Mount Harris townsite preserved in conservation easement |

Mount Harris townsite preserved in conservation easement

The 88-acre site of the former coal town of Mount Harris east of Hayden, including some 1.3 miles along the Yampa River, is now preserved in a conservation easement through the Colorado Cattlemen’s Agricultural Land Trust.
CCALT/Courtesy photo

Land along the Yampa River east of Hayden that was once home to the coal mining town of Mount Harris, with some 1,300 residents, is now preserved in a conservation easement through the Colorado Cattlemen’s Agricultural Land Trust.

Laurel Watson, curator of the Hayden Heritage Center, praised the announcement of the conservation measure.

“It’s wonderful to preserve our land as a way to preserve our heritage,” Watson said. “It’s such an important part of our history in the development of Routt County.”

According to Watson, Mount Harris, where 63 buildings were auctioned off in May 1958, is one of four former coal mining towns stretching from Milner to Hayden that were once home to some 2,000 people in the towns of McGregor, Coal View and Bear River that are now on private land.

The conservation of the 88-acre Mount Harris townsite was accomplished through a partnership among the landowners Karen and Richard Whitney, CCALT, Upper Yampa Habitat Partnership Program, Keep It Colorado and The Nature Conservancy, said Amber Pougiales, assistant director of external relations for CCALT, which has a satellite office in Steamboat Springs.

Mount Harris was founded in 1914 when the Colorado-Utah Coal Co. acquired the land for a coal mining venture. Brothers George and Byron Harris developed the town into one of most populous communities in Routt County, according to a CCALT news release.

The Hayden Heritage Center hosted a pioneer picnic called Mount Harris Day in July at the actual site, with 145 people in attendance, including former employees, residents and local history enthusiasts. Watson currently is creating four or five new interpretive panels about Mount Harris to add to the existing roadside pulloff area to help people understand the impact of the town on the culture and economy of the region.

“Miners and their families from the U.S., Mexico, Italy, Greece, eastern Europe and England worked in the three mines in the area and resided in Mount Harris,” according to CCALT. “Most of the business district was comprised of a large sandstone building, which contained the mining office, a general store, drug store, pool hall, barber shop and post office. The town boasted three churches, three boarding houses, a community center for dances and movies and a two-story bandstand.”

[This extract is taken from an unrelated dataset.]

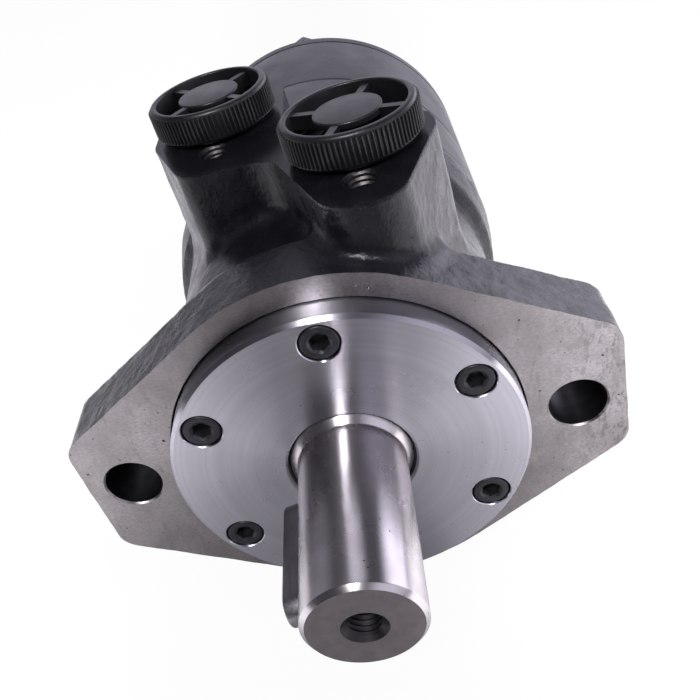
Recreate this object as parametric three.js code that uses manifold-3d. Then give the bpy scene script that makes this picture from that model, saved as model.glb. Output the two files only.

As the mines began to close and the population diminished, the entire town was dismantled. Houses and mining equipment were sold and moved across the region. Only some foundations, clearings and a bridge remain to outline the town’s history, Watson said. The auctioned homes from Mount Harris were relocated largely to Hayden and Craig and some to Steamboat and rural Routt County, Watson said.

Emily Katzman, executive director of Historic Routt County, said the relocation sites of about half of the 63 Mount Harris buildings have been identified through a group research project among Historic Routt County, Hayden Heritage Center and graduate students in architecture and historic preservation from the University of Colorado Denver. The original records from the auction sales were lost in a fire. Individuals are asked to submit information about relocated Mount Harris buildings at

The former townsite encompasses important agricultural, wildlife and scenic values that will be protected in perpetuity by the new conservation easement, according to CCALT. The acreage includes open meadows, sagebrush rangeland and a forested riparian and wetland corridor along 1.3 miles of the Yampa River. The property supports modest summer grazing and beekeeping operations, as well as provides big game habitat for mule deer, elk and moose.

The property provides “great bird habitat, sustaining critical species, such as bald eagle, golden eagle, sandhill crane and Columbian sharp-tailed grouse,” according to CCALT. The section is home to river otters, rainbow, brown and cutthroat trout and is a popular float-fishing corridor.

“It is important to preserve this site for a number of reasons, from ensuring the natural habitat for our diverse wildlife to preserving our historical heritage and sense of place and continuity in the face of an ever-changing world. Mount Harris was a community that no longer exists; however, it was a part of our past, our history and the families who were a part of that history and the development of Routt County,” Watson said, noting the Hayden Heritage Center Museum also provides an exhibit on Mount Harris.

The curator of the Hayden Heritage Center is preparing more interpretative panels for installation next summer at the Mount Harris roadside pull-off area.